The Financial Assistance Policy (FAP) provided up to 90 percent of the capital cost of starting a business, and 80 percent of wages, declining to 20 percent, over five years. The programme ballooned, and was characterised by increasing abuse, over 20 years. The manufacturing share of the economy remained stuck at 4-5 percent as FAP projects closed down when grants ended.
The one area in which government did eventually deliver a little manufacturing success was the cutting and polishing of diamonds, which it was able to orchestrate as part of its periodic renegotiations with De Beers.
In a deal signed in 2011, De Beers was compelled to relocate its global wholesale diamond aggregation and trading operation, which sells to its approved ‘sightholders’, or wholesale buyers, from London to Gaborone. As of 2018, eight sightholder cutting and polishing operations were running and total downstream diamond employment was around 3,000 people.
Overall, however, the orthodox economic prescription in Botswana left elevated levels of poverty and inequality despite rapid and sustained economic growth. The sectoral economic focuses of East Asian developmental states such as Japan, China or Vietnam on smallholder agriculture and manufacturing, which brought very broad-based development, were absent.

Instead, in a Botswana whose population today is 2.3 million, there are only 340,000 formal jobs. Of these, the private sector accounts for 190,000, of which manufacturing is less than 40,000. The other 150,000 public sector jobs are in central and local government. Four times as many people work for the government as in manufacturing.
The failure to create more private sector jobs leaves large numbers of Batswana dependent on welfare of one form or another — 60,000 employed on a work-for-welfare scheme, 70,000 destitutes and orphan carers who exist on welfare, and 150,000 subsistence farmers who survive through subsidy programmes.

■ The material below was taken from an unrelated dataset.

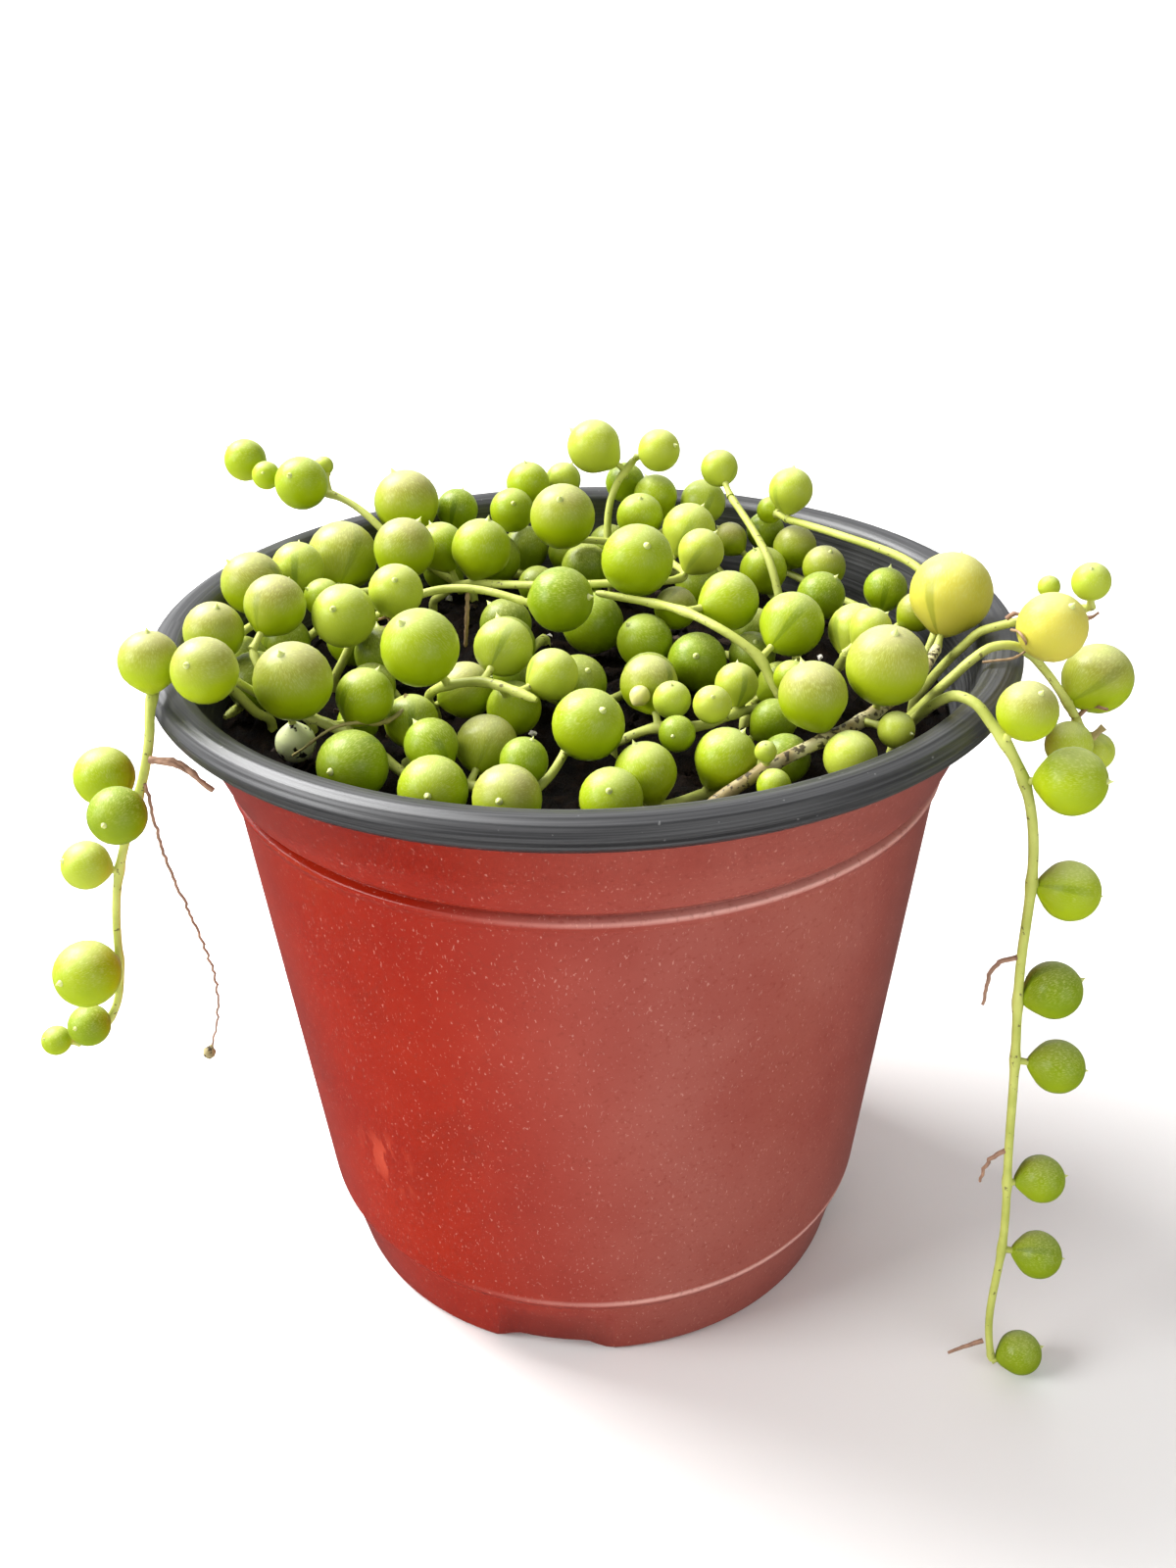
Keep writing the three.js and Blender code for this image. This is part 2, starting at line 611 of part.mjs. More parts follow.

Ellen Hillbom, a Swedish academic specialised in Botswana’s development, emphasises the contrast between Botswana and the developmental states of East Asia by describing the former as a ‘gatekeeping state’. The BDP gatekeeper, she argues, delivered a stable coalition based around a cattle-owning elite that managed mineral wealth in a disciplined fashion. However, Hillbom says: ‘Stability has lacked original thinking about how to change society.’